[Start Material]
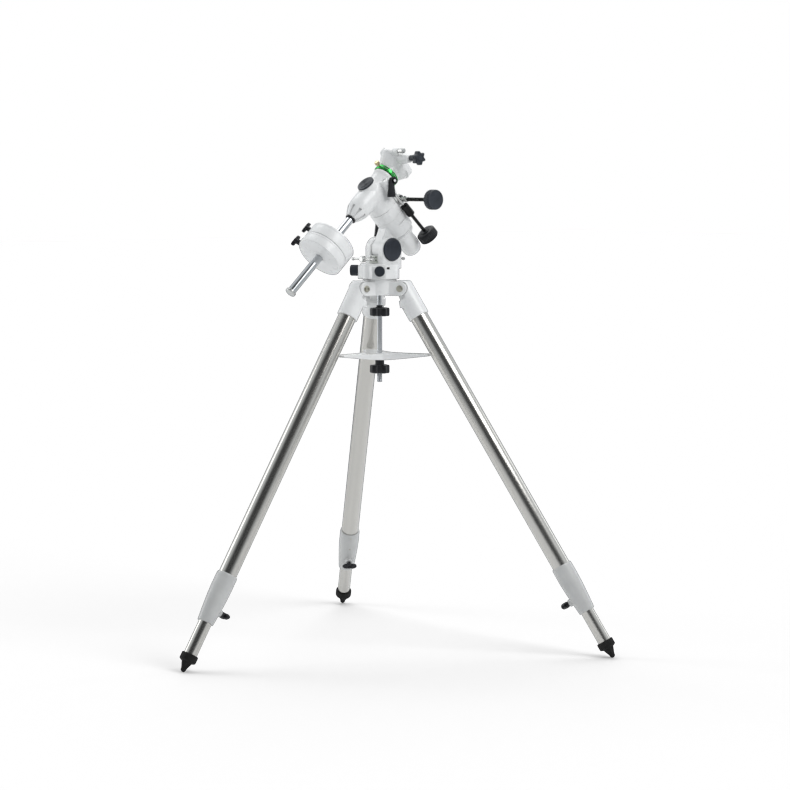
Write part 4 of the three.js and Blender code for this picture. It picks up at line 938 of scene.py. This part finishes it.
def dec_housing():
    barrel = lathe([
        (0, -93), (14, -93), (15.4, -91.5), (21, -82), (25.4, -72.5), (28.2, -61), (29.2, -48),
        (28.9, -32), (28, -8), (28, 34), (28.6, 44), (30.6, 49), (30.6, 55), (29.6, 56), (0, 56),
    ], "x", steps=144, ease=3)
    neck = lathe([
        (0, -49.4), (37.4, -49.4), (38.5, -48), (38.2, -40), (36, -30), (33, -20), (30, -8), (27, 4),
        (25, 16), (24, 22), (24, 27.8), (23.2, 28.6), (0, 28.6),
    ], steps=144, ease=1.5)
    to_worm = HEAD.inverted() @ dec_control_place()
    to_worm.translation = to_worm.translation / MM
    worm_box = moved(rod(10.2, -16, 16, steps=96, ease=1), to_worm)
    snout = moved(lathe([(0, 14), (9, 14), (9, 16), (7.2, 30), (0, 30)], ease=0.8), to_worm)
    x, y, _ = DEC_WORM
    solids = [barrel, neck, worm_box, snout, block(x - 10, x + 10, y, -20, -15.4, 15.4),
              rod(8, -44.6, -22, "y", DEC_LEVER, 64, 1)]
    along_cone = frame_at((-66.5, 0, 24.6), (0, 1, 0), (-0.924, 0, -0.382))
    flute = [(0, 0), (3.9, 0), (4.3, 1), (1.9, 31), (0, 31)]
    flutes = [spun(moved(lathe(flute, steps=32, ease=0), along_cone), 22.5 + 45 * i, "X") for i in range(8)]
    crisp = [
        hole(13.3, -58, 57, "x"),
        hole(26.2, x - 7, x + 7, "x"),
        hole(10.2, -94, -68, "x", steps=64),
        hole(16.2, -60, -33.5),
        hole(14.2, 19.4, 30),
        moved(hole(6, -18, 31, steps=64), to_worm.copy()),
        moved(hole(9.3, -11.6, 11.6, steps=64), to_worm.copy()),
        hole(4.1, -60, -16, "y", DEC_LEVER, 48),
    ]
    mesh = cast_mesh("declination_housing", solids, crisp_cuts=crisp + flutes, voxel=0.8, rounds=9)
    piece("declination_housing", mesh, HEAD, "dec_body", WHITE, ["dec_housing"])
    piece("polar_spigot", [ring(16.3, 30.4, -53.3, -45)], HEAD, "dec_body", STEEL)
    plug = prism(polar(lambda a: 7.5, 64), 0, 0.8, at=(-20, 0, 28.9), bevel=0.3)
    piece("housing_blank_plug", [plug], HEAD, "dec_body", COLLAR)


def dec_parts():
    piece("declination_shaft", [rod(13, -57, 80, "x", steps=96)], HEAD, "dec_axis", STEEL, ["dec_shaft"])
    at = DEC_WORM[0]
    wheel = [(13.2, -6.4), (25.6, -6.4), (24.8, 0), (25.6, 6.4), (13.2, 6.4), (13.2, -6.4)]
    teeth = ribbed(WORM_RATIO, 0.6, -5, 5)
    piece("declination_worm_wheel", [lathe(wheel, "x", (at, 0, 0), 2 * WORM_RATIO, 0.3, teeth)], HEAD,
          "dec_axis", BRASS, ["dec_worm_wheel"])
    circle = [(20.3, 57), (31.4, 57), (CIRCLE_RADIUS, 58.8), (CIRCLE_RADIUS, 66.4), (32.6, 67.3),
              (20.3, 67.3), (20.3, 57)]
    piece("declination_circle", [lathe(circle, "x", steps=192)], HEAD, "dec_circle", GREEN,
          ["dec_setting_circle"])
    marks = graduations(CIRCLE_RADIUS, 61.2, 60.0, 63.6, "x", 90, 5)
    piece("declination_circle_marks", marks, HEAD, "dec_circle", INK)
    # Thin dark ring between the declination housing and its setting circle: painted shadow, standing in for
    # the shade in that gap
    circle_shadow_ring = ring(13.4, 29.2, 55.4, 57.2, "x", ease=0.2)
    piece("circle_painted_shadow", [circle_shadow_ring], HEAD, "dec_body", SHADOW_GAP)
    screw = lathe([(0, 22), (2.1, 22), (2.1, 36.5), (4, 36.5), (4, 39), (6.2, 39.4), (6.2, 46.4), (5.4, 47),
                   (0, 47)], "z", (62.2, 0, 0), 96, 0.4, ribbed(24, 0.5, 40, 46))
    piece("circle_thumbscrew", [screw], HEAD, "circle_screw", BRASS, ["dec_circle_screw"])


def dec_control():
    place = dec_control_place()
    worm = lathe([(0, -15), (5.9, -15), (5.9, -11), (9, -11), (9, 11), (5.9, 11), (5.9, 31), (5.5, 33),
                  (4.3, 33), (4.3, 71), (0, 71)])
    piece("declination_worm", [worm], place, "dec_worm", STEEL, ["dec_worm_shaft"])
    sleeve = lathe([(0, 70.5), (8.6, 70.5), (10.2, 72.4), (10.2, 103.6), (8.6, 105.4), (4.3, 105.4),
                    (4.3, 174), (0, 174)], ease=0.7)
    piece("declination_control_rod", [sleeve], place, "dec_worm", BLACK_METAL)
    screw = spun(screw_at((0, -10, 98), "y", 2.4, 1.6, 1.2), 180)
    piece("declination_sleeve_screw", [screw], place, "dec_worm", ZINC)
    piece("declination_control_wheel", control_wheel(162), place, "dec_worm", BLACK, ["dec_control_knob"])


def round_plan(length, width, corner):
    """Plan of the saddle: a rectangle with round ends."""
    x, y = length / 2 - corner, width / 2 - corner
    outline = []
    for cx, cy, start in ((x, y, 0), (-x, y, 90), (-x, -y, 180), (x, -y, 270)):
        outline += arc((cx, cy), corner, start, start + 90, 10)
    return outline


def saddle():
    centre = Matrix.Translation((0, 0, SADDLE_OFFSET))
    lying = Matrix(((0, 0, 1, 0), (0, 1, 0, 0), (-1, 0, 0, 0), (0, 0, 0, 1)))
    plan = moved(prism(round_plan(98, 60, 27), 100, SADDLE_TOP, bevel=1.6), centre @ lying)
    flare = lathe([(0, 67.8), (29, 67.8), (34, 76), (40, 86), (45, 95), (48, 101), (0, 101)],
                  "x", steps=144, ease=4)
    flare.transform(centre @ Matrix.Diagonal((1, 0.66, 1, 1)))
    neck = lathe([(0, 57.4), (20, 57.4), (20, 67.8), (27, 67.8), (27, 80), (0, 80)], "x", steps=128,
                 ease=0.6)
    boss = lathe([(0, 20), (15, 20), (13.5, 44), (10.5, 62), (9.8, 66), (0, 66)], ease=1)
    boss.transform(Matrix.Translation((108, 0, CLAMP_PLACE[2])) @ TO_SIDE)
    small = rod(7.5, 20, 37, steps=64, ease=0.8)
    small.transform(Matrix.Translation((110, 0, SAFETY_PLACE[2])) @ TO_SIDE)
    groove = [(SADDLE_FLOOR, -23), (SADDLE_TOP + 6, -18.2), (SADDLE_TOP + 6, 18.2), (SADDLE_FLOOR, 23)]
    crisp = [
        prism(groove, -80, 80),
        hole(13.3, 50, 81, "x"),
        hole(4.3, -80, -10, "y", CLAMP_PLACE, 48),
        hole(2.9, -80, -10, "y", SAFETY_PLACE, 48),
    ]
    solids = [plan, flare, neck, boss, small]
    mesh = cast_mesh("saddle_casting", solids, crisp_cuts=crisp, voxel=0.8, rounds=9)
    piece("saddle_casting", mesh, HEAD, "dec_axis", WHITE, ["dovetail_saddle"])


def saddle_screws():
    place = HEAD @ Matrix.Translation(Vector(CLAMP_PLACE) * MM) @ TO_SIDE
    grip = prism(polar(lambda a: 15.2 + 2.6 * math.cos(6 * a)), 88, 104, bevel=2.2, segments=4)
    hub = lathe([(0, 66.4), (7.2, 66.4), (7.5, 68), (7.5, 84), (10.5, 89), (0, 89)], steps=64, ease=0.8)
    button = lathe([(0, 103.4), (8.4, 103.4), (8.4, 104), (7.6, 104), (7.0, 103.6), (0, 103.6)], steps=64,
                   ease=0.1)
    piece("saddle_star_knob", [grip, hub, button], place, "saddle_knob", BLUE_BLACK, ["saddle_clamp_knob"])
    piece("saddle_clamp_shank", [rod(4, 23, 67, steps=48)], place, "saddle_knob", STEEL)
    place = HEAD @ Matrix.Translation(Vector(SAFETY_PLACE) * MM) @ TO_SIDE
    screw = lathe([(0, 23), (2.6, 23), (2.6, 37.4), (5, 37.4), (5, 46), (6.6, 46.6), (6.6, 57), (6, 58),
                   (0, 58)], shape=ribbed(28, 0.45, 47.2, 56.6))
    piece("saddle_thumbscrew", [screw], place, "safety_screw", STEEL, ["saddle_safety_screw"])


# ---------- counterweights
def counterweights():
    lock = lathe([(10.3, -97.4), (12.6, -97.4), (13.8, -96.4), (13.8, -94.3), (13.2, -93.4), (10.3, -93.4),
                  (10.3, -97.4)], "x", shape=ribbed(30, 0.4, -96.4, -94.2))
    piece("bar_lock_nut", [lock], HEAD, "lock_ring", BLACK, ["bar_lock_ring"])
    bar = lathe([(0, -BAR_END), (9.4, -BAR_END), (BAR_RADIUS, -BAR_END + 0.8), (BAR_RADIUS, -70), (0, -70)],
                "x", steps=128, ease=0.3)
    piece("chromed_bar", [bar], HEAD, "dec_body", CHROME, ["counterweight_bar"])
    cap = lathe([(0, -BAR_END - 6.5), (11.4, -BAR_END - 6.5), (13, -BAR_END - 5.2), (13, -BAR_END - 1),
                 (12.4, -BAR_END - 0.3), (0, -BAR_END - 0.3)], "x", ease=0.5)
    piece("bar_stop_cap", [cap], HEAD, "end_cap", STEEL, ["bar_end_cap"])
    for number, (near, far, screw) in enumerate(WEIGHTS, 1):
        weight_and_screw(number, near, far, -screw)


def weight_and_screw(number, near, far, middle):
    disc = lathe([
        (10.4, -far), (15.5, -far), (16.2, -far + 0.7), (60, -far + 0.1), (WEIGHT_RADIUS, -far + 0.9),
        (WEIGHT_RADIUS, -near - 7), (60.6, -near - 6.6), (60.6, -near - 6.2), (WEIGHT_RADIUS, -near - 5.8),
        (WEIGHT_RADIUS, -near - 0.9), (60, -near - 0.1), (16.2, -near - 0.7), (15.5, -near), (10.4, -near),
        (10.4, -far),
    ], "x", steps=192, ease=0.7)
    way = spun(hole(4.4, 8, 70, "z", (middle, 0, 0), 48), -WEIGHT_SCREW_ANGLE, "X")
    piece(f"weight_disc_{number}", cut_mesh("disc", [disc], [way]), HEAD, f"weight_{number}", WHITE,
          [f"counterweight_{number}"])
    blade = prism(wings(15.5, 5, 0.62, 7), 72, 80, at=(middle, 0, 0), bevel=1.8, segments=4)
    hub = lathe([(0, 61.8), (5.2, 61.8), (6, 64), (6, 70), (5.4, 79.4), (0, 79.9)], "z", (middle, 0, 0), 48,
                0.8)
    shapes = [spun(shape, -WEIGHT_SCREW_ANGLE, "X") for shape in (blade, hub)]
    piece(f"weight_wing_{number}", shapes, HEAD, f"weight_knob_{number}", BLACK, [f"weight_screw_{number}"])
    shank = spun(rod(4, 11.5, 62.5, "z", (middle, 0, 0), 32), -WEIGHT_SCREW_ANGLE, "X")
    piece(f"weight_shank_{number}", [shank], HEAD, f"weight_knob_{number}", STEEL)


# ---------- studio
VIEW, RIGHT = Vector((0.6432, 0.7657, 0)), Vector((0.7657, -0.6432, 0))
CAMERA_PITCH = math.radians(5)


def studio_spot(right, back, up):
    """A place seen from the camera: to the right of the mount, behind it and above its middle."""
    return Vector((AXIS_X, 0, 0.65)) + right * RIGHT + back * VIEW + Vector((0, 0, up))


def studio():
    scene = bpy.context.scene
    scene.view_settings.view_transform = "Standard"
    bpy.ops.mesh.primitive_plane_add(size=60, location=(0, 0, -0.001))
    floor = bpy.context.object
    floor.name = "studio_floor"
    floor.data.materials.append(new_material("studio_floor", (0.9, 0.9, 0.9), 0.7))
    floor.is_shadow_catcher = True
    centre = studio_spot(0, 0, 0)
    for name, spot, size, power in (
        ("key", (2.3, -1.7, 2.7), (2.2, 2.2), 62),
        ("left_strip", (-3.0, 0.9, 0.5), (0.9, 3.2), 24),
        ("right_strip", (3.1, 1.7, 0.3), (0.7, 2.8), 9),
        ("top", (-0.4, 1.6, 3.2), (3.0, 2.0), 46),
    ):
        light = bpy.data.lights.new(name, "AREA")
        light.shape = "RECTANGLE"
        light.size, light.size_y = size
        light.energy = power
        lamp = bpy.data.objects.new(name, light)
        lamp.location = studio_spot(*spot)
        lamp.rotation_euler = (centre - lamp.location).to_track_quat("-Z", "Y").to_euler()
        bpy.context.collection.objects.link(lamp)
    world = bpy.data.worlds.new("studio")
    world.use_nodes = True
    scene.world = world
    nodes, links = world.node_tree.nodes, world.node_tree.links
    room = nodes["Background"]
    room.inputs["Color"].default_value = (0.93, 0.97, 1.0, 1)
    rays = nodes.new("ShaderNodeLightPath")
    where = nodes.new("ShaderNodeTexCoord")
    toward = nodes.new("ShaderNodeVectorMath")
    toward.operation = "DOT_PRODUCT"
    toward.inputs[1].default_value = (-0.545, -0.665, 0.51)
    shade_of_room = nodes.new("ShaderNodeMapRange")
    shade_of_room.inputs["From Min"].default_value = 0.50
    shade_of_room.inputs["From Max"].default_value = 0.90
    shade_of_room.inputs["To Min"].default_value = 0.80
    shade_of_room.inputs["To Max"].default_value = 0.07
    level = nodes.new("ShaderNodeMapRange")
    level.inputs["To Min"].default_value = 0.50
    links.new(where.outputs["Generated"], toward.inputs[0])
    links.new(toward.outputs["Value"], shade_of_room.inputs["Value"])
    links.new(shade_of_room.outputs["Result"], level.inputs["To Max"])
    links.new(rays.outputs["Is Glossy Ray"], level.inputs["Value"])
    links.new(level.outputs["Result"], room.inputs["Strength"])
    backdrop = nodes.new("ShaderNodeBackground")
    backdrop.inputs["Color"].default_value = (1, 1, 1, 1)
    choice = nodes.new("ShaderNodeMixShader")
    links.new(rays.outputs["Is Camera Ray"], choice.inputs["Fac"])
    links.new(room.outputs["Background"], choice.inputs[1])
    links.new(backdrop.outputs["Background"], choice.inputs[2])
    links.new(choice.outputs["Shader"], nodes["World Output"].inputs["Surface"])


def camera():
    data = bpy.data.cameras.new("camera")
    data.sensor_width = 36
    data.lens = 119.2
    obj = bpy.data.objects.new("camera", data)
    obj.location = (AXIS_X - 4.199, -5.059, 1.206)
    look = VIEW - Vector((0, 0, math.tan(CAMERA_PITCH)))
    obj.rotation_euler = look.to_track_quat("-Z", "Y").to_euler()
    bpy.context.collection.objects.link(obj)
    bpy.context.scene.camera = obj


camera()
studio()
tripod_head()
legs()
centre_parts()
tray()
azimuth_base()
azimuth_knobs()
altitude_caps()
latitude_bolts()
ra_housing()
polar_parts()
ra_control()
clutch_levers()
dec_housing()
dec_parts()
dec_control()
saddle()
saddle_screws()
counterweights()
[End Material]
[Start Material]
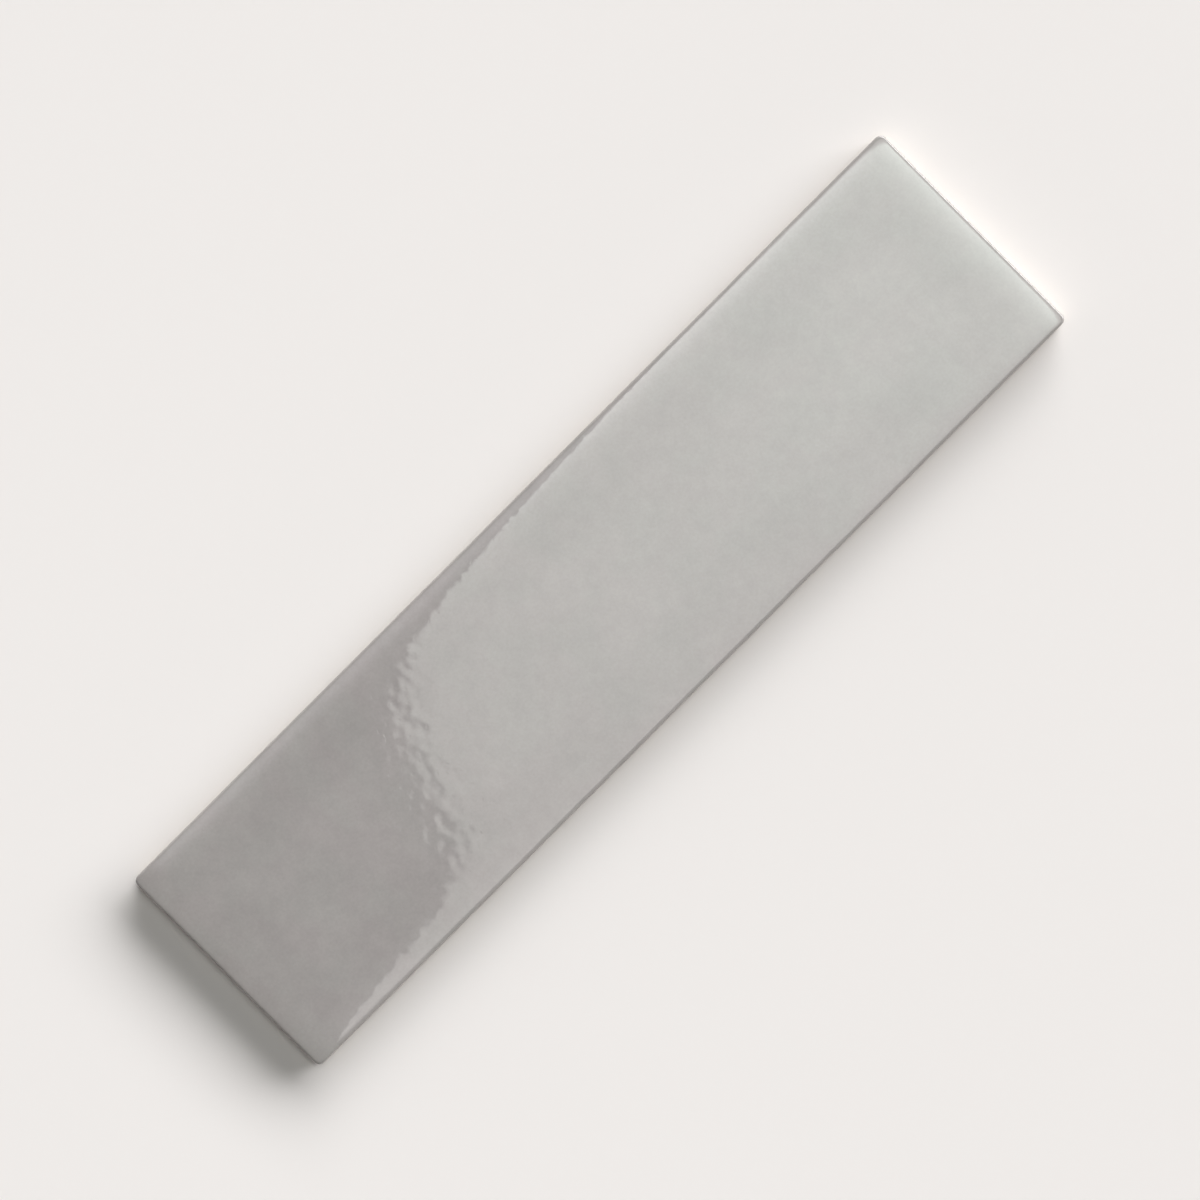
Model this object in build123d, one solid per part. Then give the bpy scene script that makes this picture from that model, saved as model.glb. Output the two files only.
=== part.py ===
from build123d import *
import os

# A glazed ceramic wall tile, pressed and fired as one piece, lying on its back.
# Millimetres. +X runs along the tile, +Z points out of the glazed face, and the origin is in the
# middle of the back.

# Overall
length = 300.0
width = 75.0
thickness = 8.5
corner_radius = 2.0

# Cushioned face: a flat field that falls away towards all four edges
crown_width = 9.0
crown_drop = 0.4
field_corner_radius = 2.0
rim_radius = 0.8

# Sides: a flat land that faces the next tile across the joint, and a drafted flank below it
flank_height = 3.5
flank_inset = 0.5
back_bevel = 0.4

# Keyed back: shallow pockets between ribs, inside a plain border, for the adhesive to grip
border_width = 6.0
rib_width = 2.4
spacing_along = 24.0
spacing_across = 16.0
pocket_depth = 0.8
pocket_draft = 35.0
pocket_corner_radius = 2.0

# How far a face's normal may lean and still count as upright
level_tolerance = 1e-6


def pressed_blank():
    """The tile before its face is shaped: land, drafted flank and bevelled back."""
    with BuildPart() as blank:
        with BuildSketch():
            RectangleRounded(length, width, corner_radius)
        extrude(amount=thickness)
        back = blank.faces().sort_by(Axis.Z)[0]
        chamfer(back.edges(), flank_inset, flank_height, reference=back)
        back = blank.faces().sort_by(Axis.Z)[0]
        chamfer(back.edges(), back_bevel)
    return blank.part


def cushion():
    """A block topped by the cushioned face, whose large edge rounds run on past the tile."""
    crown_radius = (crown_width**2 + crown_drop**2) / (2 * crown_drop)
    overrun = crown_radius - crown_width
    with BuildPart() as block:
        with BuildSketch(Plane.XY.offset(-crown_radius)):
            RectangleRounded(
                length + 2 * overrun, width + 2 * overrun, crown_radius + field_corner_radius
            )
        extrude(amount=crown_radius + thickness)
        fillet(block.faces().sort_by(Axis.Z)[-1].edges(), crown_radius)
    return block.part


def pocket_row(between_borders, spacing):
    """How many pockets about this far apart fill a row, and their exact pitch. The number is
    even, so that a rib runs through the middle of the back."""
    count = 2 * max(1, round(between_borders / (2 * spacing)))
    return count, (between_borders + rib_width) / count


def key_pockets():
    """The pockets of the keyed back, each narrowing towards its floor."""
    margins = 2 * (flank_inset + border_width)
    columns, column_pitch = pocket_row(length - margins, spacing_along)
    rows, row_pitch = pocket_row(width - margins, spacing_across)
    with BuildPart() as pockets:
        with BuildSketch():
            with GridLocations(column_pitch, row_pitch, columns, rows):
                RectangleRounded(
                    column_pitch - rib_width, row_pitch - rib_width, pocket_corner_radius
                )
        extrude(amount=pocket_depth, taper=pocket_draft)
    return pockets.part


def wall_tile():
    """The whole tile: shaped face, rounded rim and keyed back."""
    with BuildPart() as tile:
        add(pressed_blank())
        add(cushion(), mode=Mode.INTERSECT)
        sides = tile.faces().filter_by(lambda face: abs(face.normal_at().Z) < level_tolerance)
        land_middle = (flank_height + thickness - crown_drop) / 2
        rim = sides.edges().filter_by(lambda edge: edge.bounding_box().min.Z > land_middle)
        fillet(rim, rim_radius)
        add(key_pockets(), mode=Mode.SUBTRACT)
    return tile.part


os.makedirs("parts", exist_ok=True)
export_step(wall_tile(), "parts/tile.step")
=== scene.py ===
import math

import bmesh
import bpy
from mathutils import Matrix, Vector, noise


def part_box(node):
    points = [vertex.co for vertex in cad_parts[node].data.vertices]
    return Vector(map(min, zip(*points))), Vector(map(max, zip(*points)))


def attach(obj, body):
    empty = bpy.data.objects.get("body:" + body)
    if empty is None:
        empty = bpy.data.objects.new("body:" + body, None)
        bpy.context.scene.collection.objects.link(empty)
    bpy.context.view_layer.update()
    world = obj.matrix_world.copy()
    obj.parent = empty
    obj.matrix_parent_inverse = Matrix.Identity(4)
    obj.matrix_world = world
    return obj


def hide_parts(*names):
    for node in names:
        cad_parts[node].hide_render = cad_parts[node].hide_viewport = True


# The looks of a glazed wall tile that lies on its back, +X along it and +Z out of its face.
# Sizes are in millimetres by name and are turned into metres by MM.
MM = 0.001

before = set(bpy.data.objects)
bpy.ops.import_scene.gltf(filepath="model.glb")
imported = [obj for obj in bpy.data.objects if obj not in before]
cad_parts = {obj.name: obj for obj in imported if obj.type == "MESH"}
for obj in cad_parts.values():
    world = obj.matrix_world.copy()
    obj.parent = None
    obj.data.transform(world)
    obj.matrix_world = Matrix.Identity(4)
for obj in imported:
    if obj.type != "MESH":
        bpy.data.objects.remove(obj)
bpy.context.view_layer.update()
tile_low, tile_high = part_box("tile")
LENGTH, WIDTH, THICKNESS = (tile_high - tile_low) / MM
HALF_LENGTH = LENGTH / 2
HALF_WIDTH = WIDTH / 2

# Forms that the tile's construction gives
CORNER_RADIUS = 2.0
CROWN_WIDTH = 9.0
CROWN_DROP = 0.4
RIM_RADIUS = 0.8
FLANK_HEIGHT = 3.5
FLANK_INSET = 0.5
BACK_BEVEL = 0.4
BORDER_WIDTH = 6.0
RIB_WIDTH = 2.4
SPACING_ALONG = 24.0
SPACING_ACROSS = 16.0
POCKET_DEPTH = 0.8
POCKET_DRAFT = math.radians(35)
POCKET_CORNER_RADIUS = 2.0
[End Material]
● What you need to do: Looking at the data above, return every line from the one with "Model this object" down to the one with "return blank.part", exactly and inclusively.

● Full solution:
Model this object in build123d, one solid per part. Then give the bpy scene script that makes this picture from that model, saved as model.glb. Output the two files only.
=== part.py ===
from build123d import *
import os

# A glazed ceramic wall tile, pressed and fired as one piece, lying on its back.
# Millimetres. +X runs along the tile, +Z points out of the glazed face, and the origin is in the
# middle of the back.

# Overall
length = 300.0
width = 75.0
thickness = 8.5
corner_radius = 2.0

# Cushioned face: a flat field that falls away towards all four edges
crown_width = 9.0
crown_drop = 0.4
field_corner_radius = 2.0
rim_radius = 0.8

# Sides: a flat land that faces the next tile across the joint, and a drafted flank below it
flank_height = 3.5
flank_inset = 0.5
back_bevel = 0.4

# Keyed back: shallow pockets between ribs, inside a plain border, for the adhesive to grip
border_width = 6.0
rib_width = 2.4
spacing_along = 24.0
spacing_across = 16.0
pocket_depth = 0.8
pocket_draft = 35.0
pocket_corner_radius = 2.0

# How far a face's normal may lean and still count as upright
level_tolerance = 1e-6


def pressed_blank():
    """The tile before its face is shaped: land, drafted flank and bevelled back."""
    with BuildPart() as blank:
        with BuildSketch():
            RectangleRounded(length, width, corner_radius)
        extrude(amount=thickness)
        back = blank.faces().sort_by(Axis.Z)[0]
        chamfer(back.edges(), flank_inset, flank_height, reference=back)
        back = blank.faces().sort_by(Axis.Z)[0]
        chamfer(back.edges(), back_bevel)
    return blank.part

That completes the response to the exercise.